When it comes to adding whisky to chocolate, the default serving method seems to be balls. From the canonical whisky truffle (all hail Delia) to the infamous WhiskyCast Bourbon Balls, when you combine whisky with chocolate you usually seem to end up with something spherical. But what about those of us with a minimal arts and crafts skills? Old Pulteney have our backs, with a recipe for Bitter Chocolate, Freeze Dried Cherry & Whisky Clusters. Aka Pulteney Balls.
The recipe is their latest collaboration with shiny-domed chef Aiden Byrne, and appeared on my doorstep as a surprise Christmas gift: a bag of seemingly unconnected ingredients with a recipe card hidden at the bottom.
- 100g feuilletine (smashed up waffle cones)
- 20g dried cherries
- 125g dark chocolate (Pulteney sent me 77% cocoa Blanxart Alto Piura from Peru)
- 30g/1oz/30ml Old Pulteney 17yo
- Seeds from a vanilla pod
- Five-spice powder
Melt your chocolate slowly in a bowl over a pan of water (St Delia to the rescue) or in a microwave if you haven’t recently broken yours and are now using it as an occasional table in the middle of your kitchen floor. When melted, stir in the vanilla seeds and whisky. The recipe card says to add the whisky while the chocolate is melting, but that made my chocolate seize and go grainy, so I’d go for adding it after you’ve removed it from the heat. When the chocolate has cooled a bit, stir in the feuilletine and cherries.
Using a spoon, scoop out ‘bite-sized nuggets’ (they mean balls) and place them on a greaseproof paper lined tray. Make sure these aren’t too big – standard truffle ball size is big enough. Once you’ve become frustrated that they keep falling to pieces, have resorted to fashioning crude balls with your hands, and have used up all the mixture, dust them with five-spice powder and stick them in the fridge.

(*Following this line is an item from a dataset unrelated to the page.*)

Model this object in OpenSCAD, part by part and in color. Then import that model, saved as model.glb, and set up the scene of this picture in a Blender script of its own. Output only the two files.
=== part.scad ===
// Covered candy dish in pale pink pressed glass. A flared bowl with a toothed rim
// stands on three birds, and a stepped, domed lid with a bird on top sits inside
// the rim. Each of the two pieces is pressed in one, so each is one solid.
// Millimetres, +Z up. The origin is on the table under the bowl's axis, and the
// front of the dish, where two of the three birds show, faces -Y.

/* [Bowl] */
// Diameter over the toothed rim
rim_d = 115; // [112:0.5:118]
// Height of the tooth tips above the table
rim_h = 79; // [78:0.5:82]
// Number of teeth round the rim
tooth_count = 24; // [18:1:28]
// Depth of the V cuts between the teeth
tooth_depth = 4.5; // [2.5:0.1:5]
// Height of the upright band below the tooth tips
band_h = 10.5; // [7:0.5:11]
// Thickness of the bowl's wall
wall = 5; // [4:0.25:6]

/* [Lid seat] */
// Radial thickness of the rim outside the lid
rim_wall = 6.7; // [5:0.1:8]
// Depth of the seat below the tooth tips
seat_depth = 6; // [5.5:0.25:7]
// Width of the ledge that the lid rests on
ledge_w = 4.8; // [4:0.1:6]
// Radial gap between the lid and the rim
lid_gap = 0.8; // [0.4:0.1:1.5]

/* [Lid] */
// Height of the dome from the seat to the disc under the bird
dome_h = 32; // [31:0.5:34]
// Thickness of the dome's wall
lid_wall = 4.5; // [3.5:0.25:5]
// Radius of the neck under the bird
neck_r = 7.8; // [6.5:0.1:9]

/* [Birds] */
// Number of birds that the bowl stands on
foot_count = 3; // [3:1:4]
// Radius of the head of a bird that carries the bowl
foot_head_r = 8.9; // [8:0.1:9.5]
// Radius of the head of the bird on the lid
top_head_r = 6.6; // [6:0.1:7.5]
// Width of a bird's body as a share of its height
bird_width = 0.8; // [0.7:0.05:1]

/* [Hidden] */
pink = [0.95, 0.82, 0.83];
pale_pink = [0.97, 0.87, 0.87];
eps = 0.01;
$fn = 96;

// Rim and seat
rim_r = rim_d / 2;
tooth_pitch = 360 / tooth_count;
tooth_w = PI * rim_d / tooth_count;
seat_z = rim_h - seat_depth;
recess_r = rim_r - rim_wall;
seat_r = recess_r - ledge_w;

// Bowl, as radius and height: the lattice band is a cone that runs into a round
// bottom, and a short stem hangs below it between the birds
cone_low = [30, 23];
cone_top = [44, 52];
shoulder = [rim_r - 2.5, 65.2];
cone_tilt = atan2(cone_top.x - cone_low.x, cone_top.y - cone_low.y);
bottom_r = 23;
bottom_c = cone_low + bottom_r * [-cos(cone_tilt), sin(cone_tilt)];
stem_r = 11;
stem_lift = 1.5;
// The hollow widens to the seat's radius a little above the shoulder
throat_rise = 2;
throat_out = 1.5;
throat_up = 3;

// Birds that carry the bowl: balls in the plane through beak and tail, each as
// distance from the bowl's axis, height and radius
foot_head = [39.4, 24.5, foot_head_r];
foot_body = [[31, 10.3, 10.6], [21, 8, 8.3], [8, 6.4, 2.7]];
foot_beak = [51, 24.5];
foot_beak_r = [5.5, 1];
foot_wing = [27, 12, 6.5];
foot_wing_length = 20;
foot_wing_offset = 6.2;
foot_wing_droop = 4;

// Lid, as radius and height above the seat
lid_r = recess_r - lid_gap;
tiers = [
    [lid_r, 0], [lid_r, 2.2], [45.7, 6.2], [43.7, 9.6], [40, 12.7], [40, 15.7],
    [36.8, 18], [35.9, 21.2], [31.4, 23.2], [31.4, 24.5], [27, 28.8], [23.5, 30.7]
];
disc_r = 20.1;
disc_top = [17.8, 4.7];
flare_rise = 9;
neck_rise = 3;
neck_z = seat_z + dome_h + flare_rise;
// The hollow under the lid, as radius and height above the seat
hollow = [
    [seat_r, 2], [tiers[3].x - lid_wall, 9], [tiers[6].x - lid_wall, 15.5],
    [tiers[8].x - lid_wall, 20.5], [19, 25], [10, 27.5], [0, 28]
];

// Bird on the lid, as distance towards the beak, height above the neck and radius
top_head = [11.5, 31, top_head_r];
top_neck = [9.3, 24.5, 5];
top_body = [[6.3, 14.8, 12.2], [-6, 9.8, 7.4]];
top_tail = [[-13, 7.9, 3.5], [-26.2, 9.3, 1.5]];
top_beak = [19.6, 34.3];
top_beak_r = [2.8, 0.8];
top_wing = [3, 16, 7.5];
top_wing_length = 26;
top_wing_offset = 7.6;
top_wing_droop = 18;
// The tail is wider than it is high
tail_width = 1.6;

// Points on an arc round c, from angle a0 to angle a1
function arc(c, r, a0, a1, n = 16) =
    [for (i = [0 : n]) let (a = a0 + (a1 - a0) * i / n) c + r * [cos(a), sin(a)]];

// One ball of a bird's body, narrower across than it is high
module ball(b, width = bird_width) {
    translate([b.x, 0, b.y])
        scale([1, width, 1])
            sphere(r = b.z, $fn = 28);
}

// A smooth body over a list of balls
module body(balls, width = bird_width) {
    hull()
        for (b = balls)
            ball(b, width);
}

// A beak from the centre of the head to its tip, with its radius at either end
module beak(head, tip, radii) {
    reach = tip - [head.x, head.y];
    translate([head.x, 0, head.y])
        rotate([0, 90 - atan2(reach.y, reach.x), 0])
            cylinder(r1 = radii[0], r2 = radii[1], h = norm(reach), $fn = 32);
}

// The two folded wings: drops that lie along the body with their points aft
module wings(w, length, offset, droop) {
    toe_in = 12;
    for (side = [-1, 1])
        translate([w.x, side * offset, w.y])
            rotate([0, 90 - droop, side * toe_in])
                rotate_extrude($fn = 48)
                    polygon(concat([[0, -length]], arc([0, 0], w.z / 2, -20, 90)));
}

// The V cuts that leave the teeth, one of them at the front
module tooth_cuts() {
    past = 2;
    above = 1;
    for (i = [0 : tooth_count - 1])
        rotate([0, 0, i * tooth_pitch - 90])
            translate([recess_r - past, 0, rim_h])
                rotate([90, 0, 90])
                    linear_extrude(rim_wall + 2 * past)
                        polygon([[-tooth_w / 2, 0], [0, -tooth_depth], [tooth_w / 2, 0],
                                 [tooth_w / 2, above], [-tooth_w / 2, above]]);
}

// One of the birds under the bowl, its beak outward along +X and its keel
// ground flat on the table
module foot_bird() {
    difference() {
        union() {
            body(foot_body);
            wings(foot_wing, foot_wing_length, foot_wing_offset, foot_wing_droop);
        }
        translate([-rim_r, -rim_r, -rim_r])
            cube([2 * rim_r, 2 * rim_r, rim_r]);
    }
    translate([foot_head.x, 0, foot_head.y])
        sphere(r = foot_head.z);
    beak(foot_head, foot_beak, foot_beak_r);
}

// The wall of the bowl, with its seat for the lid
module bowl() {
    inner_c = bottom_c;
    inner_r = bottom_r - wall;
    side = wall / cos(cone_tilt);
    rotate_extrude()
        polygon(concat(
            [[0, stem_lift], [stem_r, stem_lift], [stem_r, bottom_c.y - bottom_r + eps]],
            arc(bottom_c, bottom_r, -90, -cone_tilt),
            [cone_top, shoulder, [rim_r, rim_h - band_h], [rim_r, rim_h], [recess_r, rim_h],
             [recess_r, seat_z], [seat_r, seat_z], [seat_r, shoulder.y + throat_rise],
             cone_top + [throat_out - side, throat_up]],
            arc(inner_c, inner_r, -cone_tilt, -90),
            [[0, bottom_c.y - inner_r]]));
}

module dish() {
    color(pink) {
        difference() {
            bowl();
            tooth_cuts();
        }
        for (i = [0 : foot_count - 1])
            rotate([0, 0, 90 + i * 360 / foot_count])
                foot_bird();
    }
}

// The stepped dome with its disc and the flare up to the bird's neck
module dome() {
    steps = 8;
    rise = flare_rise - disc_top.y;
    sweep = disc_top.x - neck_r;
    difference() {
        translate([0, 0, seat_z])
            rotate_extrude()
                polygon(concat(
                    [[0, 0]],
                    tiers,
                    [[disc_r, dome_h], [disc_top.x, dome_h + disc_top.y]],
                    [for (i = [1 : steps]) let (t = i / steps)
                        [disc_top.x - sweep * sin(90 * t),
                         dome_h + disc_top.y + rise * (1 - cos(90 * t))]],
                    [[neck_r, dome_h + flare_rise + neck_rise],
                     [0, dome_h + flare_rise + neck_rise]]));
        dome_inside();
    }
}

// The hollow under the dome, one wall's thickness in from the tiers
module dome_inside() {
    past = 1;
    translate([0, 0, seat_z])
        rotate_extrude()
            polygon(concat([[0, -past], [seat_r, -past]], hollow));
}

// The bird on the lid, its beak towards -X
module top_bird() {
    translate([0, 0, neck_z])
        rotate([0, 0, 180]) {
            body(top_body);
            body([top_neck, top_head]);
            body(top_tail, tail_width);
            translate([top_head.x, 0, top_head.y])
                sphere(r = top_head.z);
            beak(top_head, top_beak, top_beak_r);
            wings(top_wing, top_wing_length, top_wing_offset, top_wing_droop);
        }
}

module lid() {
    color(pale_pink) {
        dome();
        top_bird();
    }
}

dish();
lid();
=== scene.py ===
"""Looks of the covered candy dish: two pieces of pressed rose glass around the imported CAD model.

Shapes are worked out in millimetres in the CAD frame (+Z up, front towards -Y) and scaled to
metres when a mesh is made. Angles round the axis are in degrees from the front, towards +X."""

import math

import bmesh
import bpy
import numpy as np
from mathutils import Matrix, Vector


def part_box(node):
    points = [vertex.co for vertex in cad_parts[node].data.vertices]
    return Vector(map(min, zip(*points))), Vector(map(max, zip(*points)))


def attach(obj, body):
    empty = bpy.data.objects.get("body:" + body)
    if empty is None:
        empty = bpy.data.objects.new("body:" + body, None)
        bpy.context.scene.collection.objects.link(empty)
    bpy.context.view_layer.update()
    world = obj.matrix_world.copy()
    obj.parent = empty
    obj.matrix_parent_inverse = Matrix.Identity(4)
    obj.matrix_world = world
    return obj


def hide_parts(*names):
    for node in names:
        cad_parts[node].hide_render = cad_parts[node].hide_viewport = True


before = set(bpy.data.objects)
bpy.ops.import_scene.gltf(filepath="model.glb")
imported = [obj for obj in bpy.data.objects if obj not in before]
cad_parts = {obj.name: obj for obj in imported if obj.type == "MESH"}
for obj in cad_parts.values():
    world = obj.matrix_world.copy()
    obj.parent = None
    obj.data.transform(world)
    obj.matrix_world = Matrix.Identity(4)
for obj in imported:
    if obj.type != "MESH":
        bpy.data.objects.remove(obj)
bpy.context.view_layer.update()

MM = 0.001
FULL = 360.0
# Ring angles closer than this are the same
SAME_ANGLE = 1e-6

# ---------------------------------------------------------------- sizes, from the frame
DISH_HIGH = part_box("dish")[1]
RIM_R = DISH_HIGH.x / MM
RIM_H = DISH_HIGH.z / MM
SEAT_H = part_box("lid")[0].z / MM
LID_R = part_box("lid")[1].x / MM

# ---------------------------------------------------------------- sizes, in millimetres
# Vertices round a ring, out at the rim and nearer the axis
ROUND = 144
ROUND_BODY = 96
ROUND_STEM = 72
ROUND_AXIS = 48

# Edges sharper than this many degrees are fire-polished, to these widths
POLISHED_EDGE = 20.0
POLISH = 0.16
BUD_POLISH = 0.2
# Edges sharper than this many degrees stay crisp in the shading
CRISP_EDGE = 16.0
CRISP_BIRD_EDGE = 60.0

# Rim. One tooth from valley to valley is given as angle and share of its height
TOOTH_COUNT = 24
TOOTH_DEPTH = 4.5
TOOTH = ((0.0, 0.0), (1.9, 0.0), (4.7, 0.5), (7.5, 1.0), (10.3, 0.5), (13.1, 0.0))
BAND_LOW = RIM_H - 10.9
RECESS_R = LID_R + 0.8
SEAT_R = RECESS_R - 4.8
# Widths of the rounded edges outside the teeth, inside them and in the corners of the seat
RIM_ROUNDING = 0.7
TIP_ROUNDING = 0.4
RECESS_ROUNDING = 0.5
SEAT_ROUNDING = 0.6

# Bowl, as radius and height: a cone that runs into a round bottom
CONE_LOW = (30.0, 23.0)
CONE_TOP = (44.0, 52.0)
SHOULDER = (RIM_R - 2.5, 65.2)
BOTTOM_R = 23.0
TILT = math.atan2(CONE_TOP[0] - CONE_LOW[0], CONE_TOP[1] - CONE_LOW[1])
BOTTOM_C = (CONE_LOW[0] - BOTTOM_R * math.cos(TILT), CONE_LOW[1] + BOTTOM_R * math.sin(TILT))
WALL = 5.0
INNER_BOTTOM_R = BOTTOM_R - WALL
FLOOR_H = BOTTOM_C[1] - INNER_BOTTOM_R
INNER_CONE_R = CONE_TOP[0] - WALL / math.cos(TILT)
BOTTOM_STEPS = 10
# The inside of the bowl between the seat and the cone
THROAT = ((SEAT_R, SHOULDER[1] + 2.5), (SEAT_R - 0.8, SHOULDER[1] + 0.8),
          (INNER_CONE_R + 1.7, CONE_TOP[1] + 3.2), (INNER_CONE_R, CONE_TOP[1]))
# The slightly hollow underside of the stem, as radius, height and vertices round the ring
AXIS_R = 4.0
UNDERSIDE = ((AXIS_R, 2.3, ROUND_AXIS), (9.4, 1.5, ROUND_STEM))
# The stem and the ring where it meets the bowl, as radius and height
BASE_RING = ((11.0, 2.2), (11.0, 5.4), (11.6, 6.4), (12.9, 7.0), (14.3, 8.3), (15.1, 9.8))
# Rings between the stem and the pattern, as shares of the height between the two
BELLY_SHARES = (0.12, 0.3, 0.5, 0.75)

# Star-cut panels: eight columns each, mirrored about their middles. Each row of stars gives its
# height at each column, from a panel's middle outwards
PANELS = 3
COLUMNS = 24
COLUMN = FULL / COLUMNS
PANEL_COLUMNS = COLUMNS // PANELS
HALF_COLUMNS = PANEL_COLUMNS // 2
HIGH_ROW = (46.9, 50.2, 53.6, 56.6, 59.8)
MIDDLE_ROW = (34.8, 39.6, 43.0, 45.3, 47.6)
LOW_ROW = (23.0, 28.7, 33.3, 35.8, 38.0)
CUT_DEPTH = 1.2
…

They will cool alarmingly quickly in the fridge and turn into dense lumps of flavour – this is why you don’t want to make them too big. After an initial hit of five spice, an intense flavour ride follows: sour cherry and fruity bitter chocolate, with a thick layer of whisky booze and fruit, and then a crunch of feuilletine. I thought they might be a bit over the top, but the post Christmas palates in the office lapped them up.
Next time, I’ll use a less intense chocolate, as the Blanxart was maybe a step too far. I’ll also make sure they’re a sensible size – if you need to bite them in half, your balls are too big.
Thanks to Old Pulteney for the Christmas care package.